Copy down all of the data underneath, exactly as shown.

[start of Provided data]

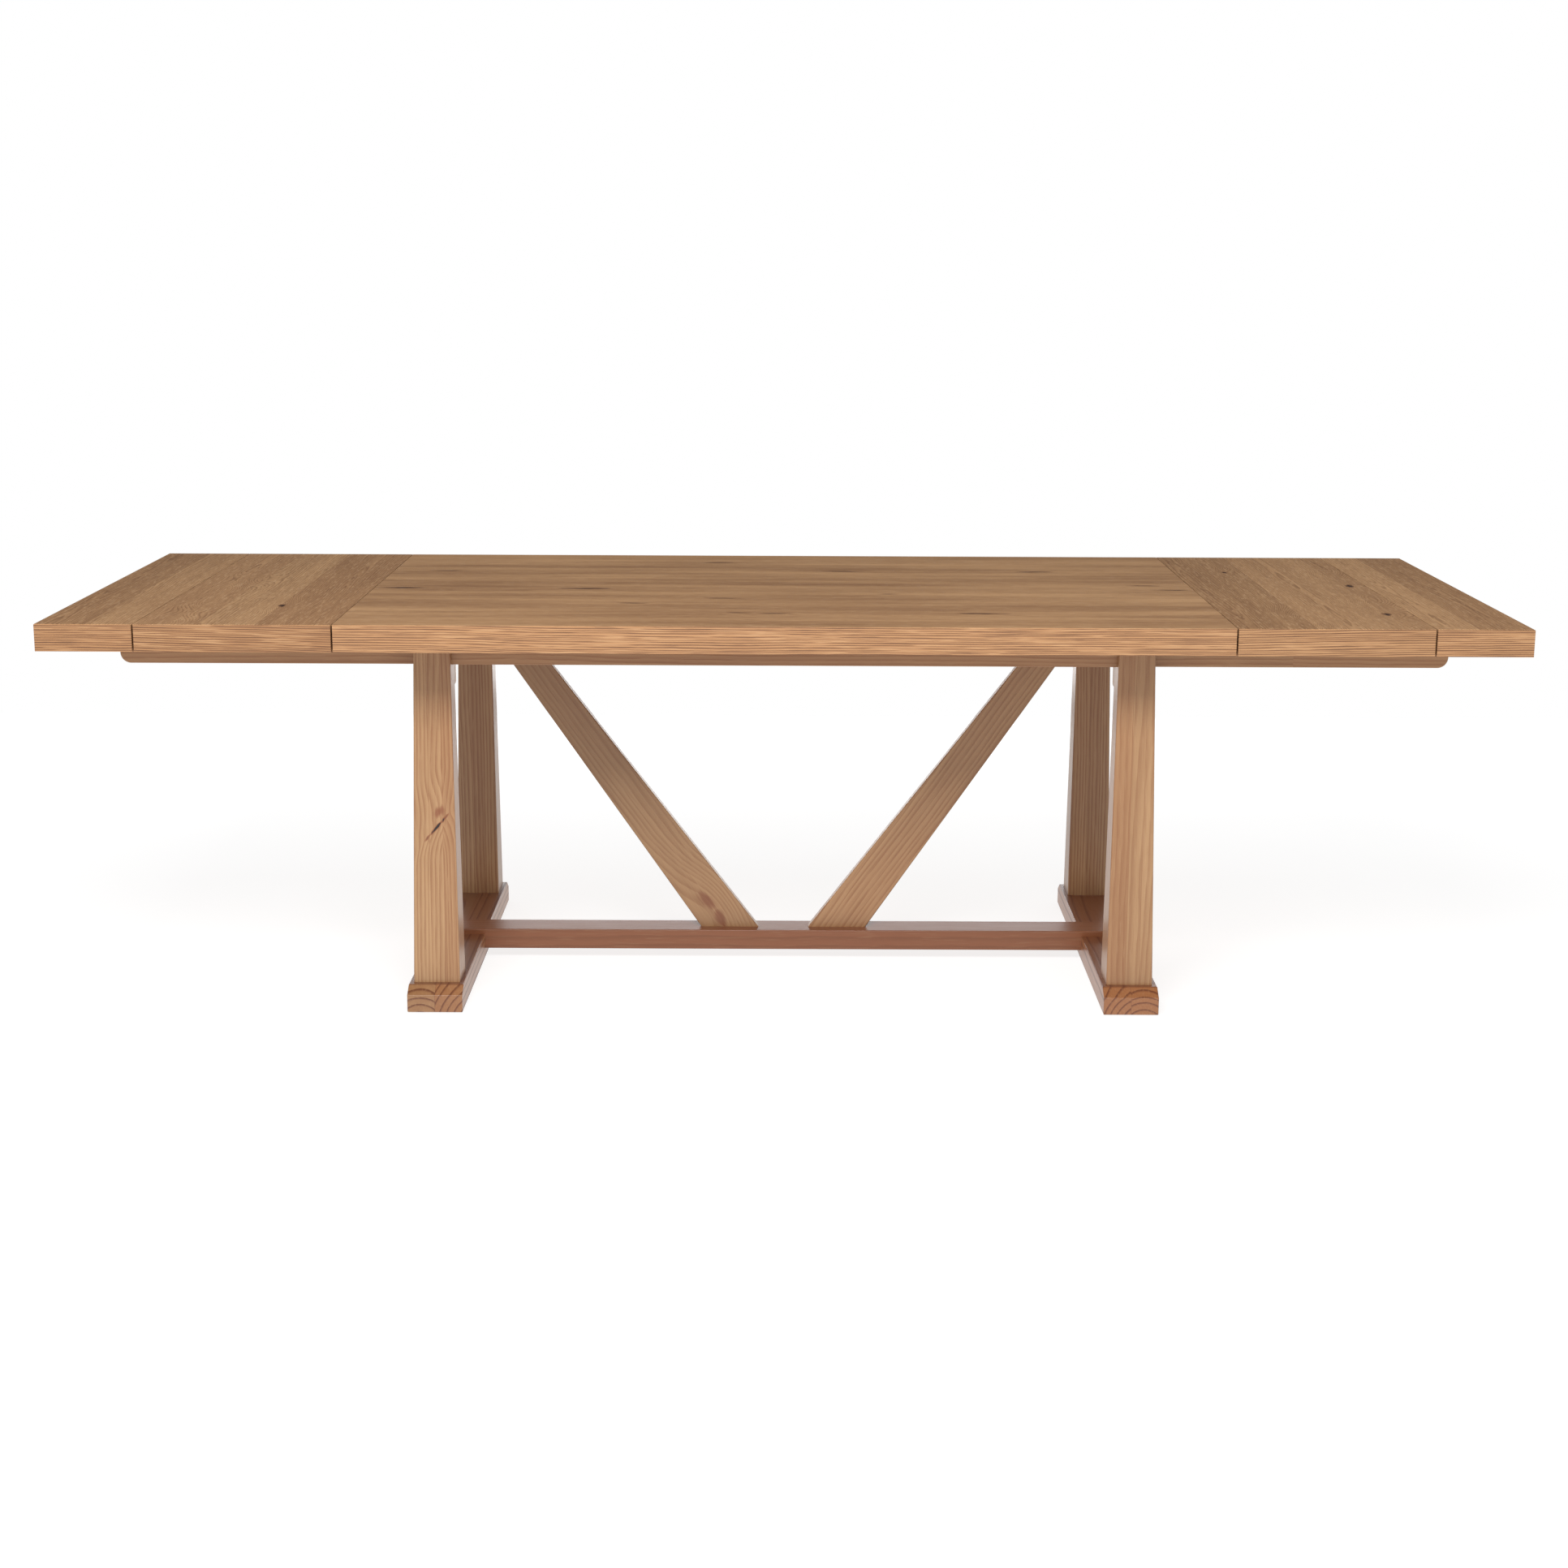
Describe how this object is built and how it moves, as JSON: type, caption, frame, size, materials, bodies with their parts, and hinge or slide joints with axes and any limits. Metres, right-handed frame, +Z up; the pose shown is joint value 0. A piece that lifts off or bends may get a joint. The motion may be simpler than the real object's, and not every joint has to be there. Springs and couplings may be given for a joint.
{
  "type": "extendable dining table",
  "caption": "Rectangular wooden dining table on a trestle base with slanting braces; its ends slide out on wooden rails and a loose leaf drops in at each side.",
  "frame": {"origin": "on the floor, under the middle of the table's footprint", "axes": "+X along the table to its right-hand end, +Y away from its front, +Z up"},
  "size_m": [2.7078, 1.016, 0.762],
  "materials": {
    "panel_veneer": "satin clear lacquer over oak veneer on a board",
    "edge_strip_wood": "satin clear lacquer on solid oak",
    "base_wood": "satin lacquer on solid pine",
    "frame_wood": "satin lacquer on solid softwood",
    "dowel_wood": "bare turned beech",
    "steel": "zinc plated",
    "glide_plastic": "moulded nylon"
  },
  "bodies": {
    "base": {"brace_left": "base_wood", "brace_right": "base_wood", "cross_beam_left": "frame_wood", "cross_beam_right": "frame_wood", "foot_bolts": "steel", "foot_glides": "glide_plastic", "foot_left": "base_wood", "foot_right": "base_wood", "frame_dowels": "dowel_wood", "head_rail_left": "frame_wood", "head_rail_right": "frame_wood", "leg_back_left": "base_wood", "leg_back_right": "base_wood", "leg_front_left": "base_wood", "leg_front_right": "base_wood", "leg_screws": "steel", "main_batten_left": "frame_wood", "main_batten_middle": "frame_wood", "main_batten_right": "frame_wood", "main_edge_back": "edge_strip_wood", "main_edge_front": "edge_strip_wood", "main_panel": "panel_veneer", "main_screws": "steel", "mid_rail_back": "frame_wood", "mid_rail_front": "frame_wood", "slide_guides_left": "frame_wood", "slide_guides_right": "frame_wood", "spine": "frame_wood", "stretcher": "base_wood"},
    "left_end": {"left_end_edge_back": "edge_strip_wood", "left_end_edge_front": "edge_strip_wood", "left_end_edge_outer": "edge_strip_wood", "left_end_panel": "panel_veneer", "left_end_rail": "frame_wood", "left_end_screws": "steel", "left_slide_back": "frame_wood", "left_slide_front": "frame_wood", "left_slide_tie": "frame_wood", "left_stop_pins": "dowel_wood"},
    "right_end": {"right_end_edge_back": "edge_strip_wood", "right_end_edge_front": "edge_strip_wood", "right_end_edge_outer": "edge_strip_wood", "right_end_panel": "panel_veneer", "right_end_rail": "frame_wood", "right_end_screws": "steel", "right_slide_back": "frame_wood", "right_slide_front": "frame_wood", "right_slide_tie": "frame_wood", "right_stop_pins": "dowel_wood"},
    "left_leaf": {"left_leaf_batten_inner": "frame_wood", "left_leaf_batten_outer": "frame_wood", "left_leaf_edge_back": "edge_strip_wood", "left_leaf_edge_front": "edge_strip_wood", "left_leaf_panel": "panel_veneer"},
    "right_leaf": {"right_leaf_batten_inner": "frame_wood", "right_leaf_batten_outer": "frame_wood", "right_leaf_edge_back": "edge_strip_wood", "right_leaf_edge_front": "edge_strip_wood", "right_leaf_panel": "panel_veneer"}
  },
  "joints": [
    {"name": "left_end_slide", "type": "slide", "parent": "base", "child": "left_end", "axis": [-1, 0, 0], "range_m": [0, 0.06]},
    {"name": "right_end_slide", "type": "slide", "parent": "base", "child": "right_end", "axis": [1, 0, 0], "range_m": [0, 0.06]},
    {"name": "left_leaf_lift", "type": "slide", "parent": "left_end", "child": "left_leaf", "axis": [0, 0, 1], "range_m": [0, 0.3]},
    {"name": "right_leaf_lift", "type": "slide", "parent": "right_end", "child": "right_leaf", "axis": [0, 0, 1], "range_m": [0, 0.3]}
  ]
}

[end of Provided data]

Reply to the task -
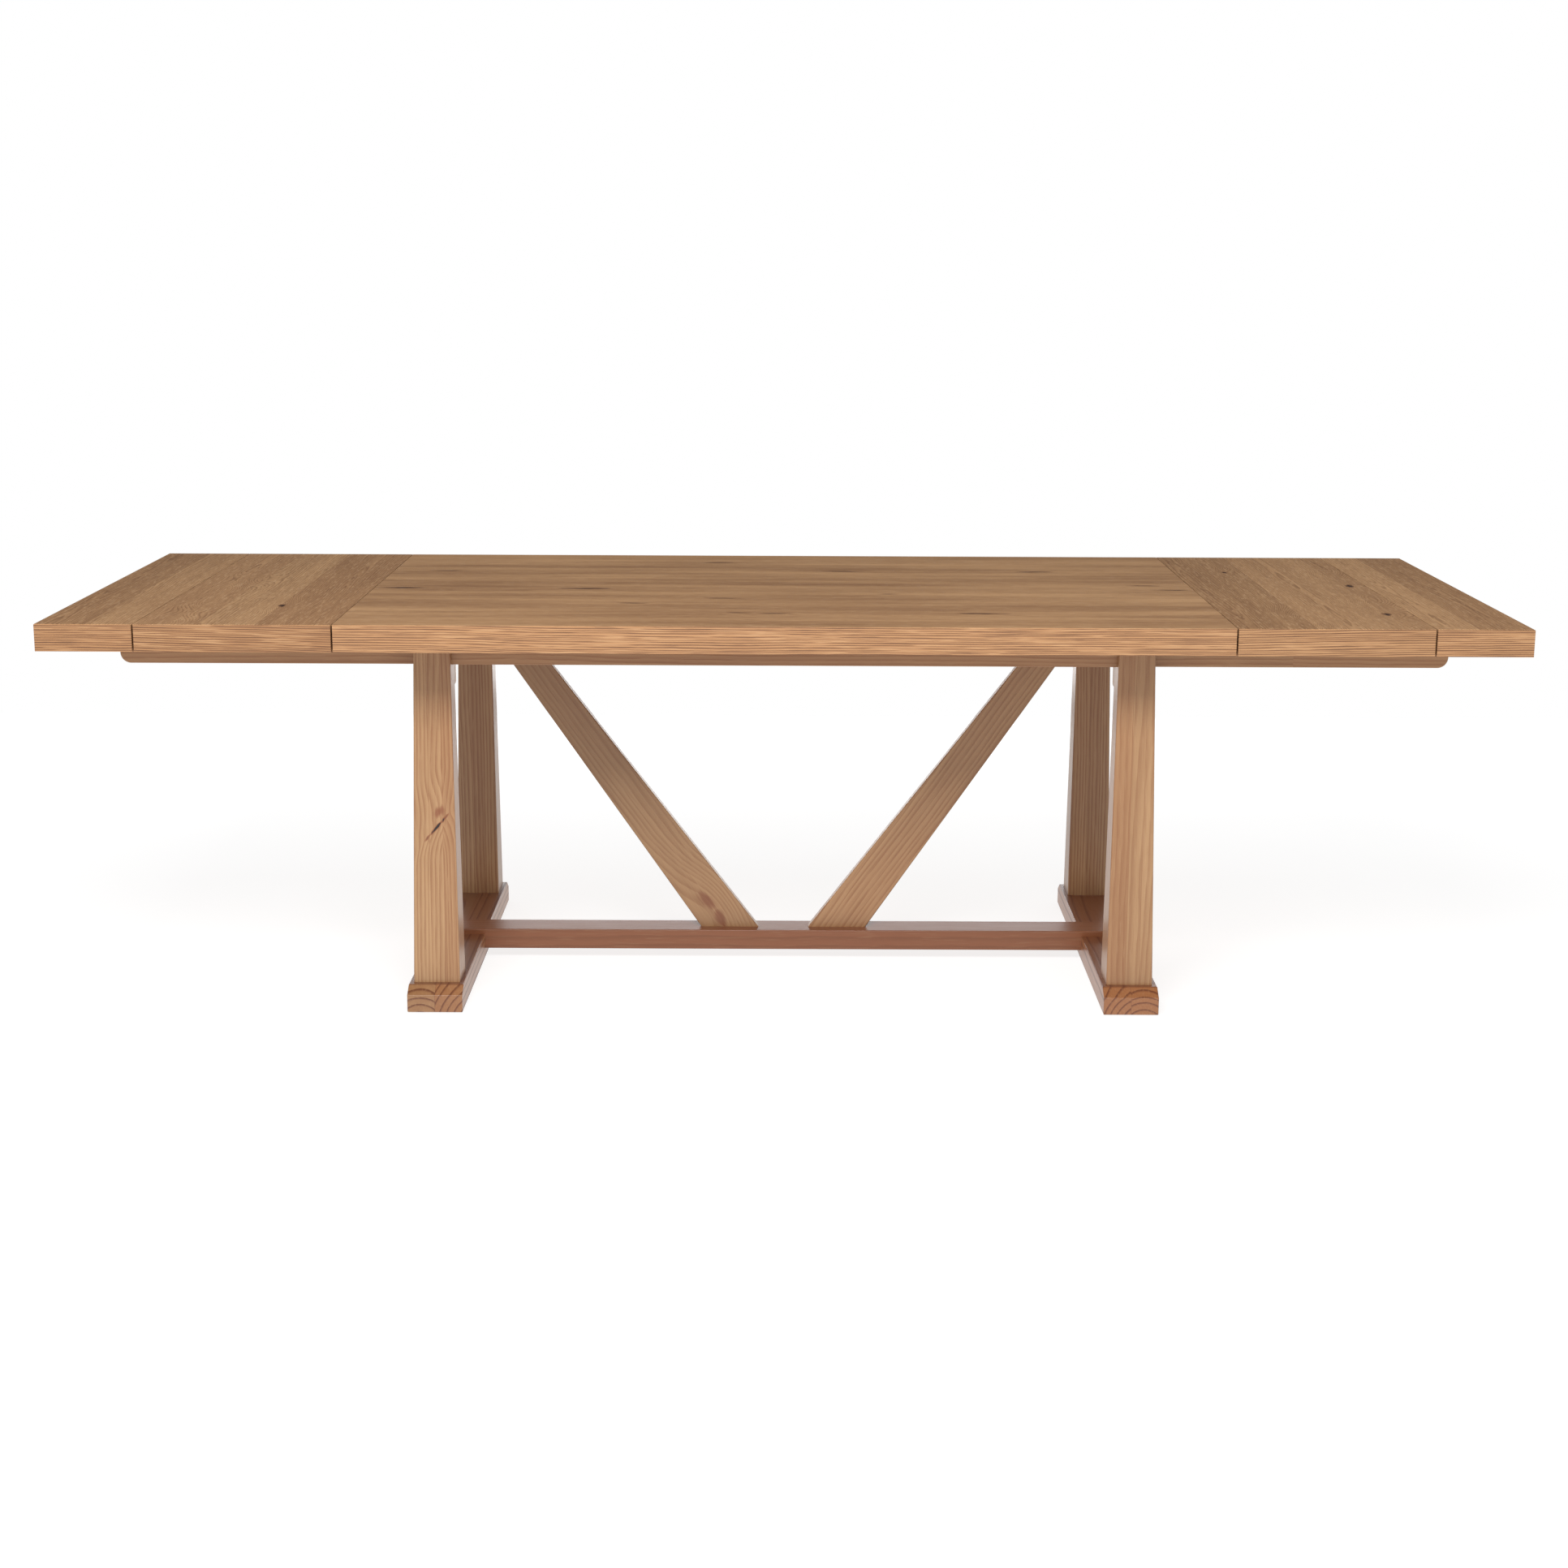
Describe how this object is built and how it moves, as JSON: type, caption, frame, size, materials, bodies with their parts, and hinge or slide joints with axes and any limits. Metres, right-handed frame, +Z up; the pose shown is joint value 0. A piece that lifts off or bends may get a joint. The motion may be simpler than the real object's, and not every joint has to be there. Springs and couplings may be given for a joint.
{
  "type": "extendable dining table",
  "caption": "Rectangular wooden dining table on a trestle base with slanting braces; its ends slide out on wooden rails and a loose leaf drops in at each side.",
  "frame": {"origin": "on the floor, under the middle of the table's footprint", "axes": "+X along the table to its right-hand end, +Y away from its front, +Z up"},
  "size_m": [2.7078, 1.016, 0.762],
  "materials": {
    "panel_veneer": "satin clear lacquer over oak veneer on a board",
    "edge_strip_wood": "satin clear lacquer on solid oak",
    "base_wood": "satin lacquer on solid pine",
    "frame_wood": "satin lacquer on solid softwood",
    "dowel_wood": "bare turned beech",
    "steel": "zinc plated",
    "glide_plastic": "moulded nylon"
  },
  "bodies": {
    "base": {"brace_left": "base_wood", "brace_right": "base_wood", "cross_beam_left": "frame_wood", "cross_beam_right": "frame_wood", "foot_bolts": "steel", "foot_glides": "glide_plastic", "foot_left": "base_wood", "foot_right": "base_wood", "frame_dowels": "dowel_wood", "head_rail_left": "frame_wood", "head_rail_right": "frame_wood", "leg_back_left": "base_wood", "leg_back_right": "base_wood", "leg_front_left": "base_wood", "leg_front_right": "base_wood", "leg_screws": "steel", "main_batten_left": "frame_wood", "main_batten_middle": "frame_wood", "main_batten_right": "frame_wood", "main_edge_back": "edge_strip_wood", "main_edge_front": "edge_strip_wood", "main_panel": "panel_veneer", "main_screws": "steel", "mid_rail_back": "frame_wood", "mid_rail_front": "frame_wood", "slide_guides_left": "frame_wood", "slide_guides_right": "frame_wood", "spine": "frame_wood", "stretcher": "base_wood"},
    "left_end": {"left_end_edge_back": "edge_strip_wood", "left_end_edge_front": "edge_strip_wood", "left_end_edge_outer": "edge_strip_wood", "left_end_panel": "panel_veneer", "left_end_rail": "frame_wood", "left_end_screws": "steel", "left_slide_back": "frame_wood", "left_slide_front": "frame_wood", "left_slide_tie": "frame_wood", "left_stop_pins": "dowel_wood"},
    "right_end": {"right_end_edge_back": "edge_strip_wood", "right_end_edge_front": "edge_strip_wood", "right_end_edge_outer": "edge_strip_wood", "right_end_panel": "panel_veneer", "right_end_rail": "frame_wood", "right_end_screws": "steel", "right_slide_back": "frame_wood", "right_slide_front": "frame_wood", "right_slide_tie": "frame_wood", "right_stop_pins": "dowel_wood"},
    "left_leaf": {"left_leaf_batten_inner": "frame_wood", "left_leaf_batten_outer": "frame_wood", "left_leaf_edge_back": "edge_strip_wood", "left_leaf_edge_front": "edge_strip_wood", "left_leaf_panel": "panel_veneer"},
    "right_leaf": {"right_leaf_batten_inner": "frame_wood", "right_leaf_batten_outer": "frame_wood", "right_leaf_edge_back": "edge_strip_wood", "right_leaf_edge_front": "edge_strip_wood", "right_leaf_panel": "panel_veneer"}
  },
  "joints": [
    {"name": "left_end_slide", "type": "slide", "parent": "base", "child": "left_end", "axis": [-1, 0, 0], "range_m": [0, 0.06]},
    {"name": "right_end_slide", "type": "slide", "parent": "base", "child": "right_end", "axis": [1, 0, 0], "range_m": [0, 0.06]},
    {"name": "left_leaf_lift", "type": "slide", "parent": "left_end", "child": "left_leaf", "axis": [0, 0, 1], "range_m": [0, 0.3]},
    {"name": "right_leaf_lift", "type": "slide", "parent": "right_end", "child": "right_leaf", "axis": [0, 0, 1], "range_m": [0, 0.3]}
  ]
}